The revitalization of businesses in the former village was credited to the influx of artists. Prior to the 1980s, store owners in Rosendale Village had either retired or died, and their shops had become residential or simply abandoned. Newcomers purchased these properties, restored them, and returned them to commercial service.
On September 13, 1991, the Century House Historical Society was formed to preserve historical sites within Rosendale, and to promote research on such sites. The New York State Education Department granted a permanent charter to the organization on June 13, 2000. The Society held a concert in one of the former cement mines, the Widow Jane Mine, around 2002; the concert caused severe traffic and presented a fire hazard, and the society was subsequently sued by the town. The Widow Jane Mine has been the site of "all-night raves, Halloween horror shows and role-playing vampire games". It is also one of the few mines in Rosendale that is almost completely horizontal, and is part of the Snyder Estate Natural Cement Historic District.

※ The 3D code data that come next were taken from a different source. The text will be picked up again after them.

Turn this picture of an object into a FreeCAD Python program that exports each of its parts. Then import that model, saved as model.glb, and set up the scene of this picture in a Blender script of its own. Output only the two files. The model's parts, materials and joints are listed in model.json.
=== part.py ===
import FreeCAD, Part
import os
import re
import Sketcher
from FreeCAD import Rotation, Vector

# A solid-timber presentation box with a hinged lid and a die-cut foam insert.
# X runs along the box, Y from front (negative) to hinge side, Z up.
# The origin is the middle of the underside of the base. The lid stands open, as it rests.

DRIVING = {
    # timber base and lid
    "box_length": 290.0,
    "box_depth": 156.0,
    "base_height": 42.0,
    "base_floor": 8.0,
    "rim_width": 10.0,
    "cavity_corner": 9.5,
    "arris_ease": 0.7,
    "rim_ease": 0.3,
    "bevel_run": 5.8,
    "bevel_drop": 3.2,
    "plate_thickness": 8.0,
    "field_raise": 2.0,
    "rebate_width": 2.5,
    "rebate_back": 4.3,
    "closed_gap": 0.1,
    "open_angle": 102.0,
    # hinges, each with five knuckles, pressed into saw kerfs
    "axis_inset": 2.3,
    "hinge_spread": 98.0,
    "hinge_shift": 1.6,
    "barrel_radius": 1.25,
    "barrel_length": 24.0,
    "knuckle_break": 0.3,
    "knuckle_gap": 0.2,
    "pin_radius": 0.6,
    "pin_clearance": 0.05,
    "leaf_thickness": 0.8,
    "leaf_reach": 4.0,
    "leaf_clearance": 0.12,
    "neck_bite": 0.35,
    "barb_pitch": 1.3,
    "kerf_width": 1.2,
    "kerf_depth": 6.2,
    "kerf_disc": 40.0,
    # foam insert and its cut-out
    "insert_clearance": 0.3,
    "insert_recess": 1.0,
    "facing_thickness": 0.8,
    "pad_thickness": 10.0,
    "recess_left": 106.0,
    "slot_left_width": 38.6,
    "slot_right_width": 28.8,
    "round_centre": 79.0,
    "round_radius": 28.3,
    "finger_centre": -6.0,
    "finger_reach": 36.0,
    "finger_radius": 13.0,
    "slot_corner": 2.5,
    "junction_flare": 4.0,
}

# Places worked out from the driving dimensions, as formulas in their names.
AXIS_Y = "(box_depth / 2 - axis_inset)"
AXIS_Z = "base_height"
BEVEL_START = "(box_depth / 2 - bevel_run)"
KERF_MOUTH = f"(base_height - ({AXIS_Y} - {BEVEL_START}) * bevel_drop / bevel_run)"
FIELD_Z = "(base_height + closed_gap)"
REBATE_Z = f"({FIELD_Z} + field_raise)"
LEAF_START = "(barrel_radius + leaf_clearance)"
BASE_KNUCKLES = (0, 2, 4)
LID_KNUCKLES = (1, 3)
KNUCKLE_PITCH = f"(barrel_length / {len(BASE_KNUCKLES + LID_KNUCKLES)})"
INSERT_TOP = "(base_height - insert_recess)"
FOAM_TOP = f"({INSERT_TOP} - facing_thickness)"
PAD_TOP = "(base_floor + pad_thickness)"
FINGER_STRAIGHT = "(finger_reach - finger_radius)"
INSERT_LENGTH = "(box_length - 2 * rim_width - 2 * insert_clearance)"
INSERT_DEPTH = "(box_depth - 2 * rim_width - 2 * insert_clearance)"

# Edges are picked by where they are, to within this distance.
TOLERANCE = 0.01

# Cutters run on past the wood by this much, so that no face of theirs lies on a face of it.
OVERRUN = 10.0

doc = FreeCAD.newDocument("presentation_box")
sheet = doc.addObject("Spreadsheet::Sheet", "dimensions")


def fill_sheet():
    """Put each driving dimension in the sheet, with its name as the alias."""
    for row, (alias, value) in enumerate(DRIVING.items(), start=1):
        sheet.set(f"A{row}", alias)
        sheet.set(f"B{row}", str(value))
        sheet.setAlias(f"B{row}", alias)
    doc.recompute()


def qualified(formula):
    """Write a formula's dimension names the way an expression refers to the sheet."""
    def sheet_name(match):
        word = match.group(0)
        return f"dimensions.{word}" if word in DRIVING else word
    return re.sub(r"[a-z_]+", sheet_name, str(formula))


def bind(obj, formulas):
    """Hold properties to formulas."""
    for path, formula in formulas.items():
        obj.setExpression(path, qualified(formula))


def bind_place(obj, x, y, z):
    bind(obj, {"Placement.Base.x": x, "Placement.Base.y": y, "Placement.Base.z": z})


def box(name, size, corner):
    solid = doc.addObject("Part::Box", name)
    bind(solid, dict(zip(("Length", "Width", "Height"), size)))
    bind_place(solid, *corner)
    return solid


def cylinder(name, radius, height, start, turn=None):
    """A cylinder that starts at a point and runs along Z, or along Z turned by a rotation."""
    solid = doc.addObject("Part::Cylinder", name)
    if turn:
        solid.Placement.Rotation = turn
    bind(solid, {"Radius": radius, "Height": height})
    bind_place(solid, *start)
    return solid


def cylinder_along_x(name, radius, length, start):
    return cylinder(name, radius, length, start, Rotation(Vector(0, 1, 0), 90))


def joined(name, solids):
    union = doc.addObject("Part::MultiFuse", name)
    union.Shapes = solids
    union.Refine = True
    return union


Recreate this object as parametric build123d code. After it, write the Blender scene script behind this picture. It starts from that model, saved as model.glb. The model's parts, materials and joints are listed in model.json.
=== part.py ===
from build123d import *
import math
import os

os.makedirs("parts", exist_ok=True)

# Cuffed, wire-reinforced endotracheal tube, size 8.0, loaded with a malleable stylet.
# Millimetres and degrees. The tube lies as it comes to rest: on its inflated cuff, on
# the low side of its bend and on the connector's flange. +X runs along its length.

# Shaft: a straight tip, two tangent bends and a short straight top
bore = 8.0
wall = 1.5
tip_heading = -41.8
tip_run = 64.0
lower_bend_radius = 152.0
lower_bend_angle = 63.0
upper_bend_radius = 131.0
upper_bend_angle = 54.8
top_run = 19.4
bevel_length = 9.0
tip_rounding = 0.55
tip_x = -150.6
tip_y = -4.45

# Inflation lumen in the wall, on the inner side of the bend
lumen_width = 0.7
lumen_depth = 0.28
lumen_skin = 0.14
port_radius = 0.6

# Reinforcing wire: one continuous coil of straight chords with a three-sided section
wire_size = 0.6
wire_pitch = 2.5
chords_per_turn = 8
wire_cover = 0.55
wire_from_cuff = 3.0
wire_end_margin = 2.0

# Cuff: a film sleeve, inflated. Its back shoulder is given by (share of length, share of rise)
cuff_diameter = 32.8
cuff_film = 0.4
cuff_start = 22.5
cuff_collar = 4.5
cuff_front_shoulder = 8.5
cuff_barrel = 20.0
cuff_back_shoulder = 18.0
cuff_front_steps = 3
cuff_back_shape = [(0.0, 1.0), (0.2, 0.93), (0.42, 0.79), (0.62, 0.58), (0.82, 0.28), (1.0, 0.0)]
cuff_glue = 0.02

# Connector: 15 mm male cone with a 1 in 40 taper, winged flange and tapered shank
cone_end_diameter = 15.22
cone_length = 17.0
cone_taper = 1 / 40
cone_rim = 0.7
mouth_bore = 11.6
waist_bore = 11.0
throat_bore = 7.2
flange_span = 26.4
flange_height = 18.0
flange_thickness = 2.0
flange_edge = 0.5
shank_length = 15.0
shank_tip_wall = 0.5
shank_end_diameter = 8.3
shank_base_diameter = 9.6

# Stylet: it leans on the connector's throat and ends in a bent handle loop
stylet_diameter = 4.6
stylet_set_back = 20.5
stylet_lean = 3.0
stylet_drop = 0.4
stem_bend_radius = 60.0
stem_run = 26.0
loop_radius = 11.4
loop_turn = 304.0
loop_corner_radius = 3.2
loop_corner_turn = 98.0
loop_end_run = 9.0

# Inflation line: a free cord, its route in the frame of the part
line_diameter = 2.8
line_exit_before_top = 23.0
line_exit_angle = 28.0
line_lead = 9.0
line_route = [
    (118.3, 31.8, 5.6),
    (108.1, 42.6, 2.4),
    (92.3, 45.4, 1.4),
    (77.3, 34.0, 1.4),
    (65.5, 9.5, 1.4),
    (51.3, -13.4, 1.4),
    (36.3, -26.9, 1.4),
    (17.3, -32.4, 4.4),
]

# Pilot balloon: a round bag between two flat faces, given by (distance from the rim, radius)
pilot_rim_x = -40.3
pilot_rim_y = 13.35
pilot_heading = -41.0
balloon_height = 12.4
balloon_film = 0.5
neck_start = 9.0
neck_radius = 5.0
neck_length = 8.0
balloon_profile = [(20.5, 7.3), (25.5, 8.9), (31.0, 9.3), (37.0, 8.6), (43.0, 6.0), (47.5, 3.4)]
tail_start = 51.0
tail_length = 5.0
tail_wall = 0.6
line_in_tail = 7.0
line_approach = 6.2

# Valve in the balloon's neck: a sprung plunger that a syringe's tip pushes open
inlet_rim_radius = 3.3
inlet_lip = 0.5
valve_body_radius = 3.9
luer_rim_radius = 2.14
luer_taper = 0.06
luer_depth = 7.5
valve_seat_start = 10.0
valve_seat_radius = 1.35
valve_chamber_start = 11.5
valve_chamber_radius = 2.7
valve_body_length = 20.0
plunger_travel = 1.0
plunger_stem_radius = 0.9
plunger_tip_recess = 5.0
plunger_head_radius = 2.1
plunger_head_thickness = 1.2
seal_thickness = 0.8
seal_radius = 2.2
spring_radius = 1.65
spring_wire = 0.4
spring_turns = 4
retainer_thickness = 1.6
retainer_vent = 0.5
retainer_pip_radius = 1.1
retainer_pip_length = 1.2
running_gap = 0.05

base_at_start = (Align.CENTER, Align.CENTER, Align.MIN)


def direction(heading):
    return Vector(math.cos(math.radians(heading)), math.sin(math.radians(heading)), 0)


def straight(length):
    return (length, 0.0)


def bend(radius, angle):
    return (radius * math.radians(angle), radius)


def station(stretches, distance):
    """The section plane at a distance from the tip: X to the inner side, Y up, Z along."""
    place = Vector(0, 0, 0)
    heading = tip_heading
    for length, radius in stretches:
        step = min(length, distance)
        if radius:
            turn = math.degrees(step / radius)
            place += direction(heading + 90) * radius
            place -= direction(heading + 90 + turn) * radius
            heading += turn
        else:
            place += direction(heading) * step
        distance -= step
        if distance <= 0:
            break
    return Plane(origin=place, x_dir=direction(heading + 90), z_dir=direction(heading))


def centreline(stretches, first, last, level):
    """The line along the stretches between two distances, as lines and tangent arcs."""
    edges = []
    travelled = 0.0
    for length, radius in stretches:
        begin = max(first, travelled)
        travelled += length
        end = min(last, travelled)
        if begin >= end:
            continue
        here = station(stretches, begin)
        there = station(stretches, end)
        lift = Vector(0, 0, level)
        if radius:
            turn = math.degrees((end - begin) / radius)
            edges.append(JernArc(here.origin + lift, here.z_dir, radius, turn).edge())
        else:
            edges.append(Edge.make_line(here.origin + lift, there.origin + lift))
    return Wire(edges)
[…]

Since 1998, Rosendale has held an annual pickle festival. Some people view the pickle festival as a form of social expression, and the "current artisan pickling scene" has been compared to the mentality of early microbreweries. The pickle festival was originally started by Eri Yamaguchi and Bill Brooks, as a way to introduce Ulster County to pickled Japanese food, such as oshinko. The festival has featured Japanese traditional dancing. At the first pickle festival the number of people attending was 1,000, a number five times greater than expected. The following year it was double that, and by 2003, attendance was almost 5,000. Rosendale has had a recurring winter festival known as "Frozendale", and in late September 2010, the hamlet had a zombie-themed festival. Historically, the former village's street festivals have "draw[n as many as] 30,000 people".